2. Outing Martin Juza’s Secret Magic Online Account

This is an odd take on Humans, but I’m down with it.

Quad Reflecting Pool with three Birds of Paradise is a good way to make Bloodbraid Elf castable in your Collected Company Humans deck. Mana Confluence is ballsy with Dark Confidant, but hey, greatness at any cost, right?

There’s no real Human synergy outside of being able to cast most things off Cavern of Souls and Unclaimed Territory, but that’s a real upside. Being able to play cards like Lightning Bolt and Ancient Grudge is a great boon in Modern.
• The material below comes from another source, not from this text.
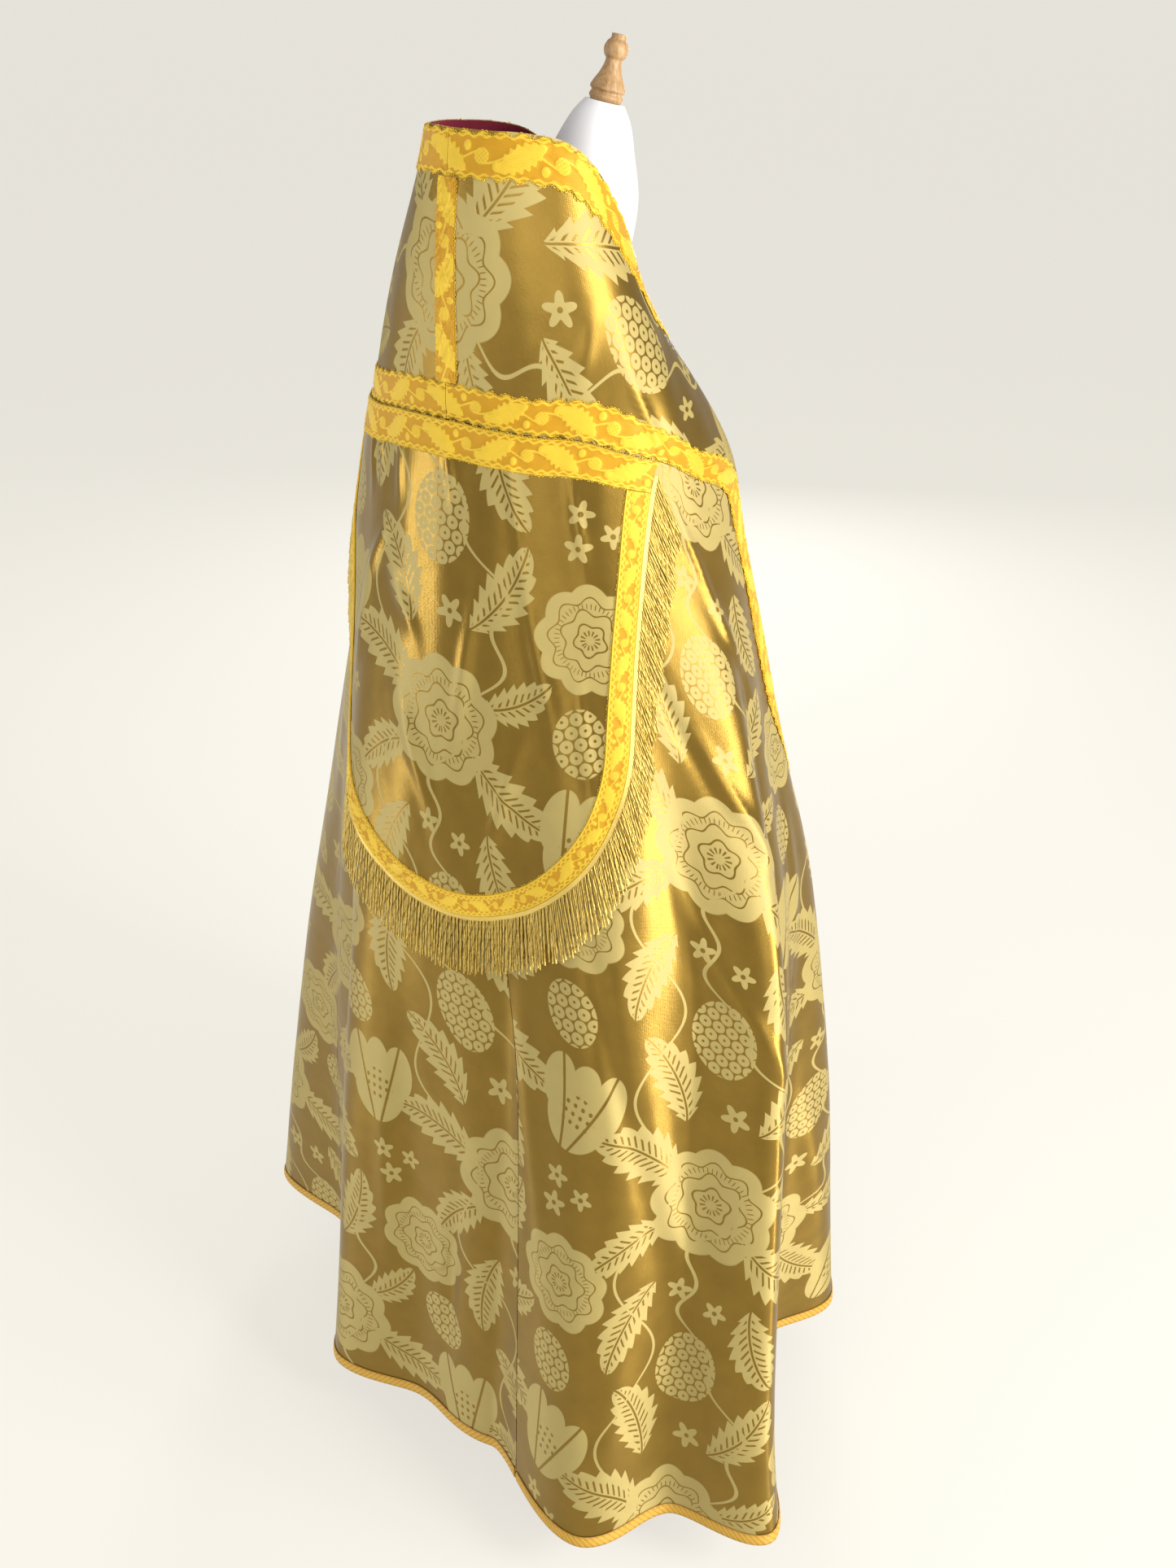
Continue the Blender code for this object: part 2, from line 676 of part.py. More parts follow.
def hood_grid():
    """Sideways and below of the hood's grid: a station a row, edge to spine to edge."""
    shares = hood_stations()
    rim, rim_below = hood_outline(shares, 0.0)
    inner = rim * (1.0 - HOOD_GALLOON / HOOD_HALF_WIDTH)
    inner_below = np.minimum(rim_below, HOOD_SIDE)
    past = np.clip(rim_below - HOOD_SIDE, 0.0, None)
    inner_below = inner_below + past * (1.0 - HOOD_GALLOON / (HOOD_LENGTH - HOOD_SIDE))
    spine_below = np.minimum(rim_below, HOOD_SIDE) + past * SPINE_SHARE
    share = np.linspace(0.0, 1.0, HOOD_COLUMNS)[None, :]
    sideways = mix(inner[:, None], 0.0, share)
    below = mix(inner_below[:, None], spine_below[:, None], share)
    sideways = np.concatenate([rim[:, None], sideways], axis=1)
    below = np.concatenate([rim_below[:, None], below], axis=1)
    sideways = np.concatenate([sideways, -sideways[:, -2::-1]], axis=1)
    below = np.concatenate([below, below[:, -2::-1]], axis=1)
    return sideways, below


def build_hood():
    """The shield-shaped hood with a wide galloon on top and a narrow one round it."""
    sideways, below = hood_grid()
    sheet = Sheet.worn(*hood_place(sideways, below), hood_lift(below))
    rows, columns = sideways.shape

    def number(i, j):
        if i == rows - 1:
            j = min(j, columns - 1 - j)
        return i * columns + j
    half = CLOTH / 2
    wall("hood", sheet, -half, half, "damask", number)
    low = half + SEAM
    top = sheet.part(slice(0, 2), slice(None)).turned().drawn_in(TRIM_INSET / 2, SEAM)
    top = top.turned().drawn_in(TRIM_INSET / 2, TRIM_INSET / 2)
    wall("galloon_hood_top", top, low, low + TRIM, "galloon")
    left = sheet.part(slice(None), slice(0, 2))
    right = sheet.part(slice(None), slice(None, -3, -1))
    border = Sheet.joined([left, right.part(slice(-2, None, -1), slice(None))])
    edge = border.part(slice(1, -1), slice(None)).drawn_in(TRIM_INSET / 2, 0.0)
    edge = edge.turned().drawn_in(SEAM, SEAM).turned()
    wall("galloon_hood_edge", edge, low, low + TRIM, "galloon")
    return border


def along_rows(values, places, wanted):
    """Rows of values read at wanted places between their own."""
    return np.stack([np.interp(wanted, places, values[:, k]) for k in range(3)], axis=-1)


def unit(vectors):
    """The vectors at length 1."""
    return vectors / np.linalg.norm(vectors, axis=-1, keepdims=True)


def build_fringe(border):
    """The hood's fringe: a narrow head beside the hood's edge, and its strands."""
    rim = border.points[:, 0]
    normals = border.normals[:, 0]
    away = unit(np.cross(np.gradient(rim, axis=0), normals))
    inward = border.points[:, 1] - rim
    away *= -np.sign(np.sum(away * inward, axis=-1, keepdims=True))
    stations = hood_stations()
    places = np.concatenate([stations, 1.0 - stations[-2::-1]])
    shares = np.linspace(FRINGE_START, 1.0 - FRINGE_START, FRINGE_STRANDS + 1)
    beside = along_rows(away, places, shares)
    up = along_rows(normals, places, shares)
    near = along_rows(rim, places, shares) + beside * SEAM * 2 + up * FRINGE_LIFT
    far = near + beside * FRINGE_HEAD
    half_up = up * FRINGE_THICKNESS / 2
    corners = np.stack([near + half_up, near - half_up, far - half_up, far + half_up], axis=1)
    points = [tuple(point) for point in corners.reshape(-1, 3)]

    middle = (shares[1:] + shares[:-1]) / 2
    root = np.stack(hood_outline(middle, 0.0), axis=-1)
    out = unit(np.stack(hood_outline(middle, -FRINGE_HEAD), axis=-1) - root)
    hang = unit(out * FRINGE_FLARE + np.array([0.0, 1.0]))
    count = np.arange(FRINGE_STRANDS)
    length = FRINGE_HEAD + FRINGE_LENGTH * (1.0 + STRAND_UNEVEN * np.sin(count * 1.7))
    tip = root + hang * length[:, None]
    tip[:, 0] += STRAND_SWAY * np.sin(count * 2.4)
    tips = Sheet.worn(*hood_place(tip[:, 0], tip[:, 1]), hood_lift(tip[:, 1]) + FRINGE_LIFT)
    side = unit(far[1:] - far[:-1])
    raised = unit(up[1:] + up[:-1])

    faces = []
    for i in range(FRINGE_STRANDS):
        a, b = 4 * i, 4 * i + 4
        faces += [(a, b, b + 1, a + 1), (a + 1, b + 1, b + 2, a + 2), (a + 3, b + 3, b, a)]
        ring = list(range(len(points), len(points) + 4))
        for across, height in ((-0.5, -0.25), (0.5, -0.25), (0.5, 0.25), (-0.5, 0.25)):
            points.append(tuple(tips.points[i] + side[i] * across * STRAND_WIDTH
                                + raised[i] * height * STRAND_WIDTH))
        around = (a + 2, b + 2, b + 3, a + 3)
        for k in range(4):
            m = (k + 1) % 4
            faces.append((around[k], around[m], ring[m], ring[k]))
        faces.append(tuple(ring))
    b = 4 * FRINGE_STRANDS
    faces += [(0, 1, 2, 3), (b + 3, b + 2, b + 1, b)]
    new_object("fringe_hood", points, faces, "fringe")


def facing_front(facing):
    """Unit vectors ahead of the form and across it."""
    turn = math.radians(facing)
    ahead = Vector((-math.sin(turn), math.cos(turn), 0.0))
    across = Vector((math.cos(turn), math.sin(turn), 0.0))
    return ahead, across


def inside_cloth(point, gap):
    """The point, drawn in where it would reach the cloth that hangs over it."""
    angle = math.degrees(math.atan2(-point.x, point.y))
    top = float(neck_height(on_neck_table(angle)))
    drop = (top - point.z) / (top - HEM_HEIGHT)
    if drop < 0.01:
        return point
    spot = surface(angle, drop)
    normal = outward(angle, drop)
    away = math.hypot(point.x, point.y)
    slope = max(math.hypot(normal[0], normal[1]), 0.3)
    limit = math.hypot(spot[0], spot[1]) - (CLOTH / 2 + gap) / slope
    if drop < 0.06:
        limit -= (LINING + SEAM) / slope
    if away <= limit:
        return point
    return Vector((point.x * limit / away, point.y * limit / away, point.z))


def build_form():
    """The torso and neck of the dress form, one smooth closed body."""
    ahead, across = facing_front(FORM_FACING)
    rings = []
    for row in FORM_RINGS:
        lean = math.radians(row.tilt)
        forward = ahead * math.cos(lean) - Vector((0.0, 0.0, 1.0)) * math.sin(lean)
        centre = ahead * row.ahead + Vector((0.0, 0.0, row.height))
        ring = []
        for i in range(FORM_COLUMNS):
            turn = 2.0 * math.pi * i / FORM_COLUMNS
            point = (centre + forward * row.depth * math.cos(turn)
                     + across * row.width * math.sin(turn))
            ring.append(inside_cloth(point, row.gap))
        rings.append(ring)
    capped_stack("dress_form", rings, "jersey")


def capped_stack(name, rings, finish):
    """A closed body through rings of equal count, with flat ends."""
    columns = len(rings[0])
    points = [point for ring in rings for point in ring]
    faces = []
    for i in range(len(rings) - 1):
        for j in range(columns):
            k = (j + 1) % columns
            faces.append((i * columns + j, i * columns + k,
                          (i + 1) * columns + k, (i + 1) * columns + j))
    faces.append(tuple(range(columns))[::-1])
    last = (len(rings) - 1) * columns
    faces.append(tuple(range(last, last + columns)))
    return new_object(name, points, faces, finish)


def build_knob():
    """The turned wood knob on the neck."""
    ahead, _ = facing_front(FORM_FACING)
    lean = math.radians(NECK_LEAN)
    axis = ahead * math.sin(lean) + Vector((0.0, 0.0, math.cos(lean)))
    across = axis.cross(ahead).normalized()
    other = axis.cross(across)
    last = FORM_RINGS[-1]
    foot = ahead * last.ahead + Vector((0.0, 0.0, last.height)) + axis * SEAM
    rings = []
    for row in KNOB_PROFILE:
        ring = []
        for i in range(TURNED_COLUMNS):
            turn = 2.0 * math.pi * i / TURNED_COLUMNS
            around = across * math.cos(turn) + other * math.sin(turn)
            ring.append(foot + axis * row.along + around * row.radius)
        rings.append(ring)
    capped_stack("neck_knob", rings, "wood")


def upright_stack(name, profile, columns, finish):
    """A turned body about the stand's axis from heights and radii."""
    rings = []
    for height, radius in profile:
        rings.append([Vector((radius * math.cos(2.0 * math.pi * i / columns),
                              radius * math.sin(2.0 * math.pi * i / columns), height))
                      for i in range(columns)])
    capped_stack(name, rings, finish)


def build_stand():
    """The pole and the round foot that carry the form."""
    top = FORM_RINGS[0].height - SEAM
    upright_stack("stand_pole", ((BASE_THICKNESS + SEAM, POLE_RADIUS), (top, POLE_RADIUS)),
                  TURNED_COLUMNS, "steel")
    bevel = 0.006
    upright_stack("stand_base", ((0.0, BASE_RADIUS), (BASE_THICKNESS - bevel, BASE_RADIUS),
                                 (BASE_THICKNESS - bevel / 3, BASE_RADIUS - bevel / 2),
                                 (BASE_THICKNESS, BASE_RADIUS - bevel * 1.6)),
                  BASE_COLUMNS, "steel")


def clear_scene():
    """Remove what the scene starts with."""
    for thing in list(bpy.data.objects):
        bpy.data.objects.remove(thing, do_unlink=True)


def build_all():
    """Build every piece in the order in which it is sewn and stood up."""
    build_stand()
    build_form()
    build_knob()
    build_body(RIGHT)
    build_body(LEFT)
    right = orphrey_sheet(RIGHT)
    left = orphrey_sheet(LEFT)
    build_orphrey(RIGHT, right)
    build_orphrey(LEFT, left)
    build_neck_lining(right, left)
    build_back_strip(right, left)
    build_clasp(right, left)
    border = build_hood()
    build_fringe(border)


clear_scene()
FINISHES = {
    "damask": new_material("gold damask", (0.34, 0.24, 0.06), 0.42),
    "lining": new_material("crimson lining", (0.25, 0.01, 0.04), 0.70),
    "galloon": new_material("yellow galloon", (0.80, 0.48, 0.03), 0.48),
    "braid": new_material("ochre braid", (0.62, 0.36, 0.03), 0.55),
    "fringe": new_material("gold fringe", (0.55, 0.42, 0.12), 0.40),
    "jersey": new_material("white jersey", (0.82, 0.82, 0.84), 0.85),
    "wood": new_material("oiled oak", (0.42, 0.24, 0.10), 0.45),
    "steel": new_material("painted steel", (0.08, 0.08, 0.09), 0.45),
}
build_all()
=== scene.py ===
"""Looks of a gold damask cope worn on a limbless dress form.

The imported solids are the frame.  Every piece of cloth is made again here on a finer
grid of the same worn surface, with its creases, weave and sewing, and stands for its
own solid.  Two values address a place on that surface:
  angle  degrees round the stand, 0 straight back, positive to the wearer's right
  drop   0 at the neck edge, 1 at the hem
"""
from __future__ import annotations

import logging
import math
from collections import namedtuple
from dataclasses import dataclass, field
from enum import Enum
from typing import Callable, Sequence

import bpy
import numpy as np
from mathutils import Matrix, Vector


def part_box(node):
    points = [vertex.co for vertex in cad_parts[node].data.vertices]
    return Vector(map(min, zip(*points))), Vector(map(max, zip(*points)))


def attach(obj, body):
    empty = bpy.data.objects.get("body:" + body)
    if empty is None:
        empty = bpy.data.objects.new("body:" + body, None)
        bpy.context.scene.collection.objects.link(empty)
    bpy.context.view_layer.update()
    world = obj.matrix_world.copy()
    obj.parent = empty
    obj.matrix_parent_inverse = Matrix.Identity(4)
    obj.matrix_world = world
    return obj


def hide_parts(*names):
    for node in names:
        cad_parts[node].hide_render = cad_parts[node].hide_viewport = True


logging.basicConfig(level=logging.INFO, format="%(name)s: %(message)s")
LOG = logging.getLogger("cope")
ROOT = "root"

# Driving sizes of the cloth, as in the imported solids, in metres
HEM_HEIGHT = 0.090
FALL_LENGTH = 1.48
CLOTH = 0.0020
SEAM = 0.0003
NECK_GALLOON = 0.041
ORPHREY_GALLOON = 0.034
HOOD_GALLOON = 0.023
HEM_BRAID = 0.014
FRONT_GAP = 0.030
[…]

The amount of haste in this deck is enormous. As I mentioned earlier, haste plus Bloodbraid Elf is exactly where you want to be. This might not have Tribal Flames, but it does have access to Eldrazi Obligator, which is kind of the same thing.

1. Full Combo

This deck looks awesome to the point where it scares me. It’s a fine compromise between traditional Vizier of Remedies decks and the Commune with Nature / Hall of the Bandit Lord monstrosity created by Matsugan.
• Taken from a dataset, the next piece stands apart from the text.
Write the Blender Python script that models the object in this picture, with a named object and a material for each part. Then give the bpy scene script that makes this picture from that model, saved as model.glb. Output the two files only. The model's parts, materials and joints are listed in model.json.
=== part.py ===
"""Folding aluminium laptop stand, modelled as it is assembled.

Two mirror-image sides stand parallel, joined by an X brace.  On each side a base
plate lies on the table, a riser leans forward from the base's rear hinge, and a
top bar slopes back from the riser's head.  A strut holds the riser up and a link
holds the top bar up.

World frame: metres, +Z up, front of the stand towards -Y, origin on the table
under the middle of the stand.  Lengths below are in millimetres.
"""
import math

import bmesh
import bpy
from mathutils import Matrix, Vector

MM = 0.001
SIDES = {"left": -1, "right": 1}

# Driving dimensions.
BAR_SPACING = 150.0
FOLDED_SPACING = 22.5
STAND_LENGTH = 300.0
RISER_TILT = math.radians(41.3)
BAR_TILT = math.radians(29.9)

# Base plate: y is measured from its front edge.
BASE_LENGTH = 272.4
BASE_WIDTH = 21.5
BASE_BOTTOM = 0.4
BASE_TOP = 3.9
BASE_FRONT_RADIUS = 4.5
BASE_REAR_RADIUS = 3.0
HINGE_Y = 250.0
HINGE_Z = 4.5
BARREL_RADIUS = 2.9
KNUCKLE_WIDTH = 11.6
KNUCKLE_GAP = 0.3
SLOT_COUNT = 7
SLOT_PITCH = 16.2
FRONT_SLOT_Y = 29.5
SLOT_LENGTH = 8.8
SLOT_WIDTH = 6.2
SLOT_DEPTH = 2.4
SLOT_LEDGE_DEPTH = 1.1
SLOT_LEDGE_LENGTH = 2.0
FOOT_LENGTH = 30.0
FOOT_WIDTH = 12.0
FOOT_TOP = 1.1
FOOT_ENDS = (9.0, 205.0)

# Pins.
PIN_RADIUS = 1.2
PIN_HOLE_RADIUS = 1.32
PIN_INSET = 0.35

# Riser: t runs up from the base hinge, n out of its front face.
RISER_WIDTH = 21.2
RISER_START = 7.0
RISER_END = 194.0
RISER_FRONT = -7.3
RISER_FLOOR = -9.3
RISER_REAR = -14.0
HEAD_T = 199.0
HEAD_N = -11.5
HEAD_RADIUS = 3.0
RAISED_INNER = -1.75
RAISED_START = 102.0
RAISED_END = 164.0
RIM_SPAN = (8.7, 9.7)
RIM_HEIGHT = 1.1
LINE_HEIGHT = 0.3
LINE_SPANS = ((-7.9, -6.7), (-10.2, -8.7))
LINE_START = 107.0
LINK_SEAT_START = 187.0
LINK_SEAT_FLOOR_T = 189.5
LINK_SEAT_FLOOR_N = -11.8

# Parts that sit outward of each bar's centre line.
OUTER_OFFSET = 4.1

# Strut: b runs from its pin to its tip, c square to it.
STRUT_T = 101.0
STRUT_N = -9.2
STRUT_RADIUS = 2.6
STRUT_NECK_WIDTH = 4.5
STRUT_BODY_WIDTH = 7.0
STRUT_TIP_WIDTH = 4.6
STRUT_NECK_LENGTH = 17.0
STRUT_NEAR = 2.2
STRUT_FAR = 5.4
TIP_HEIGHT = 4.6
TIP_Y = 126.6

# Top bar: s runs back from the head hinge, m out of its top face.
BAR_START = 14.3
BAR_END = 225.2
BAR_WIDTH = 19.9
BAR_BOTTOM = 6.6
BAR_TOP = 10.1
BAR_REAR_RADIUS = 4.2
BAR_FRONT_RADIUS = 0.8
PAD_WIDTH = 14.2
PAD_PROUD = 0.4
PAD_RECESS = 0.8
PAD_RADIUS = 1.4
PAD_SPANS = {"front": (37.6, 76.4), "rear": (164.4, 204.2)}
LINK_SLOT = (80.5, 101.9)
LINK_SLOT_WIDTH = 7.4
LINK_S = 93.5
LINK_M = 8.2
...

When trying to assemble a combo that involves having a Devoted Druid without summoning sickness, Lightning Greaves is a pretty obvious way to upgrade the deck. Postmortem Lunge, however, is a card I’ve been incredibly fond of for quite some time, and it makes perfect sense to include here. Most opponent will assume you can’t combo off if you’re tapped out and don’t have Devoted Druid on the battlefield, so they might tap out themselves. Additionally, Postmortem Lunge gives you an insane amount of access to your combo pieces, spot removal be damned.
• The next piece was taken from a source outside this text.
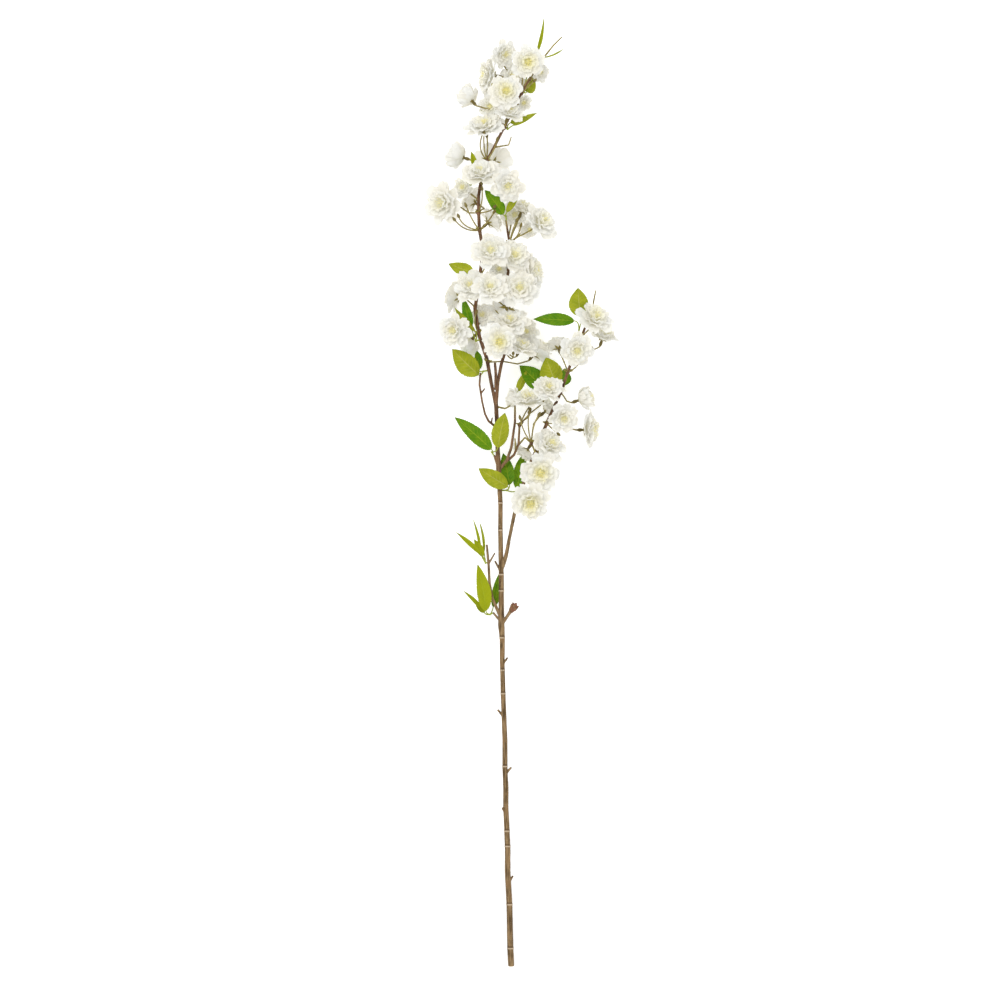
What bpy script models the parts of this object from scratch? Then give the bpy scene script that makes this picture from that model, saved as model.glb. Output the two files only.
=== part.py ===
"""Cherry blossom sprig: a cut stem with white double blossoms and young leaves, lying on its back.

Metres, +Z up. The stem runs along +Y from its cut end to its tip. X goes to the side, and Z is the
height above the surface that the sprig lies on. The tables below are in millimetres, measured from
the middle of the cut end, because that is how a stem is measured.
"""

import math

import bmesh
import bpy
import numpy as np
from mathutils import Matrix, Vector

MM = 0.001
GAP = 0.3  # clearance between two pieces that touch, in millimetres

# ---------------------------------------------------------------- wood
# Each path is a list of (side, along, up, radius).
TRUNK = [
    (7, 0, 3.3, 3.3), (6, 20, 4, 3.3), (5, 69, 6, 3.2), (3, 106, 8, 3.1), (3, 134, 9, 3.0),
    (1, 176, 11, 2.9), (1, 199, 12, 2.9), (0, 223, 13, 2.8), (0, 253, 15, 2.7),
    (-2, 304, 17, 2.6), (-3, 342, 19, 2.6), (-3, 366, 20, 2.9), (-4, 380, 21, 3.5),
    (-4, 394, 22, 3.0), (-4, 418, 24, 2.7), (-4, 436, 25, 2.6), (-5, 485, 28, 2.5),
    (-5, 515, 30, 2.4), (-7, 553, 33, 2.8), (-8, 573, 34, 2.3), (-9, 607, 36, 2.2),
    (-10, 626, 37, 2.1),
]
RINGS = [20, 69, 134, 151, 223, 304, 330, 366, 418, 436, 485, 515]
RING_SWELL = 1.14
LEFT_LEADER = [
    (-10, 622, 37, 1.9), (-15, 647, 37, 1.9), (-20, 674, 38, 1.9), (-28, 698, 39, 1.9),
    (-33, 728, 39, 1.9), (-28, 762, 40, 1.8), (-24, 793, 40, 1.8), (-28, 815, 41, 1.8),
    (-29, 835, 41, 1.7), (-29, 853, 41, 1.7), (-26, 872, 42, 1.6), (-19, 893, 42, 1.5),
    (-10, 910, 42, 1.5), (-1, 928, 42, 1.5), (9, 947, 42, 1.4), (18, 966, 42, 1.3),
    (26, 980, 41, 1.2), (41, 1003, 40, 1.0), (53, 1018, 40, 0.8), (63, 1028, 40, 0.6),
]
RIGHT_LEADER = [
    (-10, 620, 37, 1.8), (-8, 647, 38, 1.8), (-4, 668, 39, 1.7), (0, 681, 40, 1.7),
    (2, 706, 40, 1.6), (3, 728, 40, 1.6), (3, 765, 40, 1.5), (5, 801, 40, 1.4),
    (1, 826, 40, 1.0),
]
MIDDLE_SHOOT = [(-10, 640, 38, 1.6), (-10, 657, 42, 1.5), (-11, 669, 44, 1.3)]
THIN_TWIG = [
    (-9, 598, 36, 1.3), (-18, 605, 39, 1.2), (-22, 613, 40, 1.1), (-25, 626, 41, 1.0),
    (-28, 645, 41, 1.0), (-27, 658, 41, 0.9),
]
LOW_TWIG = [
    (-4, 386, 21, 1.7), (-8, 396, 24, 1.6), (-14, 410, 27, 1.5), (-17, 426, 29, 1.4),
    (-18, 446, 30, 1.3), (-20, 469, 31, 1.1),
]
TWIG_A = [
    (-7, 551, 33, 1.7), (2, 562, 37, 1.6), (7, 576, 40, 1.4), (9, 590, 41, 1.3),
    (11, 604, 42, 1.2), (11, 622, 42, 1.0),
]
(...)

The singleton Renegade Rallier to Summoner’s Pact for is a sweet way to turn Summoner’s Pact potentially into a Vizier of Remedies. Playing two copies of Walking Ballista is kind of strange, but maybe it’s some maindeck protection against Scavenging Ooze getting your win condition? You would think that drawing every creature in your deck and putting them onto the battlefield might be enough, but there’s actually not a lot of total power in this deck.

I wouldn’t be upset if I registered this 75 in the dark, and that says a lot.